Rows from a dataset.
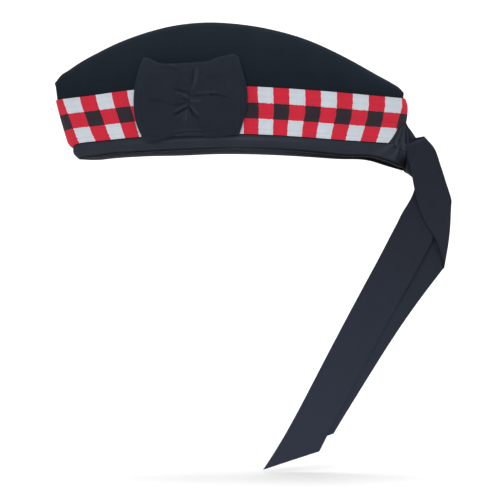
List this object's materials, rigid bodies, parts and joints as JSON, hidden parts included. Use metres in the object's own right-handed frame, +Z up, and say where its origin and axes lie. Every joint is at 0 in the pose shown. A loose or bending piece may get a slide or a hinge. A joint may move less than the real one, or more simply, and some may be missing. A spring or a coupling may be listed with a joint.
{
  "type": "glengarry",
  "caption": "Glengarry: folded black felt cap with a red, white and black diced band, a ribbon cockade on the left side and two ribbon tails at the back.",
  "frame": {"origin": "middle of the opening in the rim, where the head goes in", "axes": "+Z up to the crown, -X towards the front of the cap, +X towards the slit and tails, -Y towards the cockade side"},
  "size_m": [0.333, 0.1033, 0.3732],
  "materials": {
    "black_felt": "matte",
    "black_ribbon": "satin",
    "diced_weave": "matte"
  },
  "bodies": {
    "root": {"crown_left": "black_felt", "crown_right": "black_felt", "crown_top": "black_felt", "diced_band": "diced_weave", "rim_binding": "black_ribbon", "slit_binding_left": "black_ribbon", "slit_binding_right": "black_ribbon", "cockade_bow": "black_ribbon", "back_knot": "black_ribbon", "tail_far": "black_ribbon", "tail_near": "black_ribbon"}
  },
  "joints": []
}
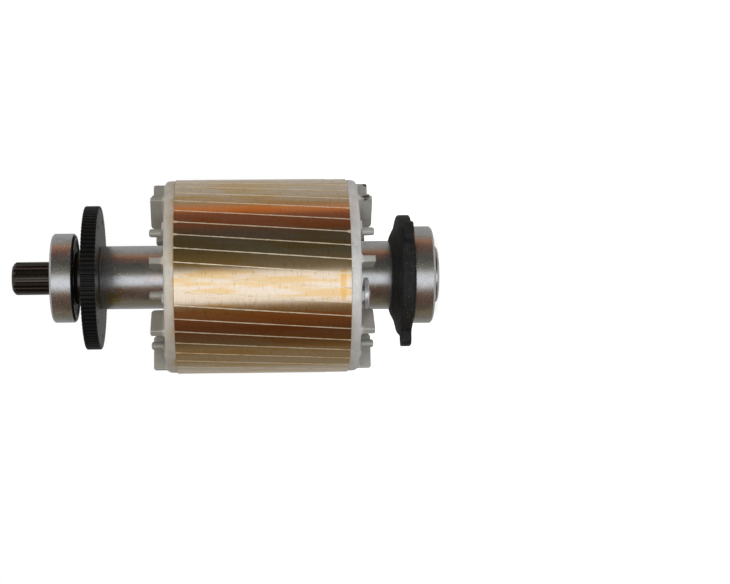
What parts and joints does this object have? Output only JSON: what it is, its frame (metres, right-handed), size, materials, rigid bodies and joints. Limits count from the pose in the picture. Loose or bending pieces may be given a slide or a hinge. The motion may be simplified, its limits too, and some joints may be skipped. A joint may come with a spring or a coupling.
{
  "type": "motor rotor",
  "caption": "Squirrel-cage motor rotor on a splined shaft, with cast cooling vanes, a fine-toothed speed gear, a shielded ball bearing on each end and a loose retainer plate.",
  "frame": {"origin": "centre of the flat rear end of the shaft, on which the rotor stands", "axes": "+Z along the shaft towards the splined end; +X is the top of the picture and -Y faces its camera"},
  "size_m": [0.1352, 0.1352, 0.2955],
  "materials": {
    "ground_steel": "ground",
    "varnished_laminations": "turned, thin varnish",
    "cast_aluminium": "as cast",
    "zinc_plate": "zinc plated",
    "black_oxide": "black oxide, oiled",
    "black_casting": "rough black",
    "bearing_steel": "ground",
    "shield_steel": "pressed",
    "ball_steel": "polished",
    "pressed_steel": "pressed"
  },
  "bodies": {
    "rotor": {"shaft": "ground_steel", "lamination_stack": "varnished_laminations", "squirrel_cage": "cast_aluminium", "balance_washer": "zinc_plate", "speed_gear": "black_oxide", "rear_inner_ring": "bearing_steel", "front_inner_ring": "bearing_steel"},
    "rear_outer": {"rear_outer_ring": "bearing_steel", "rear_low_shield": "shield_steel", "rear_high_shield": "shield_steel"},
    "rear_ball_set": {"rear_balls": "ball_steel", "rear_cage_low_half": "pressed_steel", "rear_cage_high_half": "pressed_steel", "rear_cage_rivets": "pressed_steel"},
    "front_outer": {"front_outer_ring": "bearing_steel", "front_low_shield": "shield_steel", "front_high_shield": "shield_steel"},
    "front_ball_set": {"front_balls": "ball_steel", "front_cage_low_half": "pressed_steel", "front_cage_high_half": "pressed_steel", "front_cage_rivets": "pressed_steel"},
    "plate": {"retainer_plate": "black_casting"}
  },
  "joints": [
    {"name": "rear_bearing_turn", "type": "hinge", "parent": "rotor", "child": "rear_outer", "pos_m": [0, 0, 0.0115], "axis": [0, 0, 1], "continuous": true},
    {"name": "rear_balls_turn", "type": "hinge", "parent": "rotor", "child": "rear_ball_set", "pos_m": [0, 0, 0.0115], "axis": [0, 0, 1], "continuous": true},
    {"name": "front_bearing_turn", "type": "hinge", "parent": "rotor", "child": "front_outer", "pos_m": [0, 0, 0.2595], "axis": [0, 0, 1], "continuous": true},
    {"name": "front_balls_turn", "type": "hinge", "parent": "rotor", "child": "front_ball_set", "pos_m": [0, 0, 0.2595], "axis": [0, 0, 1], "continuous": true},
    {"name": "plate_turn", "type": "hinge", "parent": "rotor", "child": "plate", "pos_m": [0, 0, 0.0193], "axis": [0, 0, 1], "continuous": true}
  ],
  "couplings": [
    {"joint": "rear_balls_turn", "follows": "rear_bearing_turn", "ratio": 0.5735},
    {"joint": "front_balls_turn", "follows": "front_bearing_turn", "ratio": 0.6035}
  ]
}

WHAT IS REQUIRED.
Print the whole listing again, exactly.

WRITTEN ANSWER.
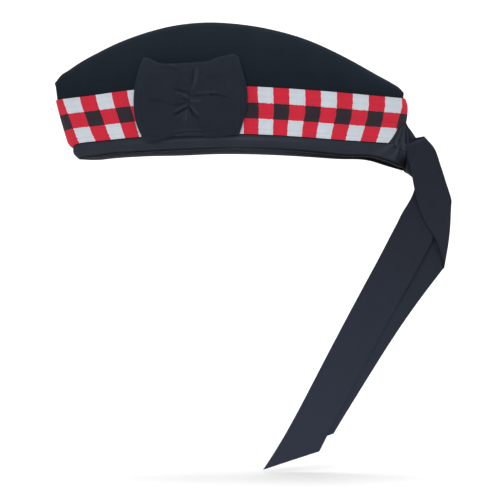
List this object's materials, rigid bodies, parts and joints as JSON, hidden parts included. Use metres in the object's own right-handed frame, +Z up, and say where its origin and axes lie. Every joint is at 0 in the pose shown. A loose or bending piece may get a slide or a hinge. A joint may move less than the real one, or more simply, and some may be missing. A spring or a coupling may be listed with a joint.
{
  "type": "glengarry",
  "caption": "Glengarry: folded black felt cap with a red, white and black diced band, a ribbon cockade on the left side and two ribbon tails at the back.",
  "frame": {"origin": "middle of the opening in the rim, where the head goes in", "axes": "+Z up to the crown, -X towards the front of the cap, +X towards the slit and tails, -Y towards the cockade side"},
  "size_m": [0.333, 0.1033, 0.3732],
  "materials": {
    "black_felt": "matte",
    "black_ribbon": "satin",
    "diced_weave": "matte"
  },
  "bodies": {
    "root": {"crown_left": "black_felt", "crown_right": "black_felt", "crown_top": "black_felt", "diced_band": "diced_weave", "rim_binding": "black_ribbon", "slit_binding_left": "black_ribbon", "slit_binding_right": "black_ribbon", "cockade_bow": "black_ribbon", "back_knot": "black_ribbon", "tail_far": "black_ribbon", "tail_near": "black_ribbon"}
  },
  "joints": []
}
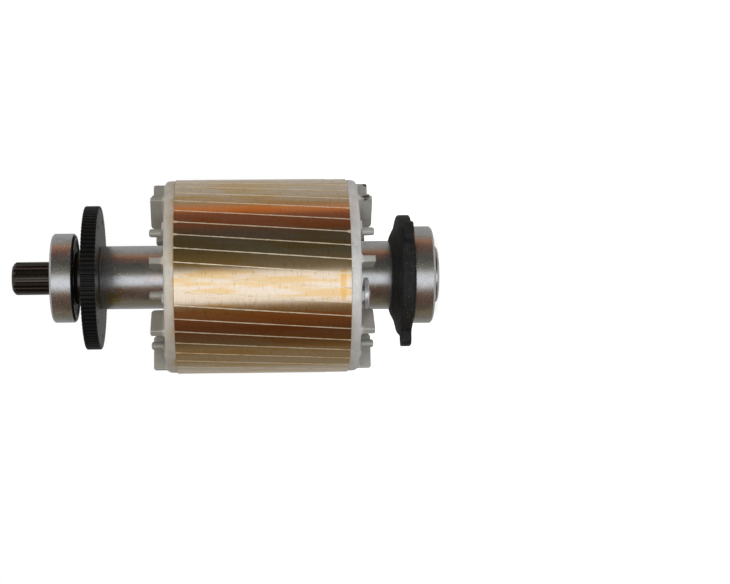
What parts and joints does this object have? Output only JSON: what it is, its frame (metres, right-handed), size, materials, rigid bodies and joints. Limits count from the pose in the picture. Loose or bending pieces may be given a slide or a hinge. The motion may be simplified, its limits too, and some joints may be skipped. A joint may come with a spring or a coupling.
{
  "type": "motor rotor",
  "caption": "Squirrel-cage motor rotor on a splined shaft, with cast cooling vanes, a fine-toothed speed gear, a shielded ball bearing on each end and a loose retainer plate.",
  "frame": {"origin": "centre of the flat rear end of the shaft, on which the rotor stands", "axes": "+Z along the shaft towards the splined end; +X is the top of the picture and -Y faces its camera"},
  "size_m": [0.1352, 0.1352, 0.2955],
  "materials": {
    "ground_steel": "ground",
    "varnished_laminations": "turned, thin varnish",
    "cast_aluminium": "as cast",
    "zinc_plate": "zinc plated",
    "black_oxide": "black oxide, oiled",
    "black_casting": "rough black",
    "bearing_steel": "ground",
    "shield_steel": "pressed",
    "ball_steel": "polished",
    "pressed_steel": "pressed"
  },
  "bodies": {
    "rotor": {"shaft": "ground_steel", "lamination_stack": "varnished_laminations", "squirrel_cage": "cast_aluminium", "balance_washer": "zinc_plate", "speed_gear": "black_oxide", "rear_inner_ring": "bearing_steel", "front_inner_ring": "bearing_steel"},
    "rear_outer": {"rear_outer_ring": "bearing_steel", "rear_low_shield": "shield_steel", "rear_high_shield": "shield_steel"},
    "rear_ball_set": {"rear_balls": "ball_steel", "rear_cage_low_half": "pressed_steel", "rear_cage_high_half": "pressed_steel", "rear_cage_rivets": "pressed_steel"},
    "front_outer": {"front_outer_ring": "bearing_steel", "front_low_shield": "shield_steel", "front_high_shield": "shield_steel"},
    "front_ball_set": {"front_balls": "ball_steel", "front_cage_low_half": "pressed_steel", "front_cage_high_half": "pressed_steel", "front_cage_rivets": "pressed_steel"},
    "plate": {"retainer_plate": "black_casting"}
  },
  "joints": [
    {"name": "rear_bearing_turn", "type": "hinge", "parent": "rotor", "child": "rear_outer", "pos_m": [0, 0, 0.0115], "axis": [0, 0, 1], "continuous": true},
    {"name": "rear_balls_turn", "type": "hinge", "parent": "rotor", "child": "rear_ball_set", "pos_m": [0, 0, 0.0115], "axis": [0, 0, 1], "continuous": true},
    {"name": "front_bearing_turn", "type": "hinge", "parent": "rotor", "child": "front_outer", "pos_m": [0, 0, 0.2595], "axis": [0, 0, 1], "continuous": true},
    {"name": "front_balls_turn", "type": "hinge", "parent": "rotor", "child": "front_ball_set", "pos_m": [0, 0, 0.2595], "axis": [0, 0, 1], "continuous": true},
    {"name": "plate_turn", "type": "hinge", "parent": "rotor", "child": "plate", "pos_m": [0, 0, 0.0193], "axis": [0, 0, 1], "continuous": true}
  ],
  "couplings": [
    {"joint": "rear_balls_turn", "follows": "rear_bearing_turn", "ratio": 0.5735},
    {"joint": "front_balls_turn", "follows": "front_bearing_turn", "ratio": 0.6035}
  ]
}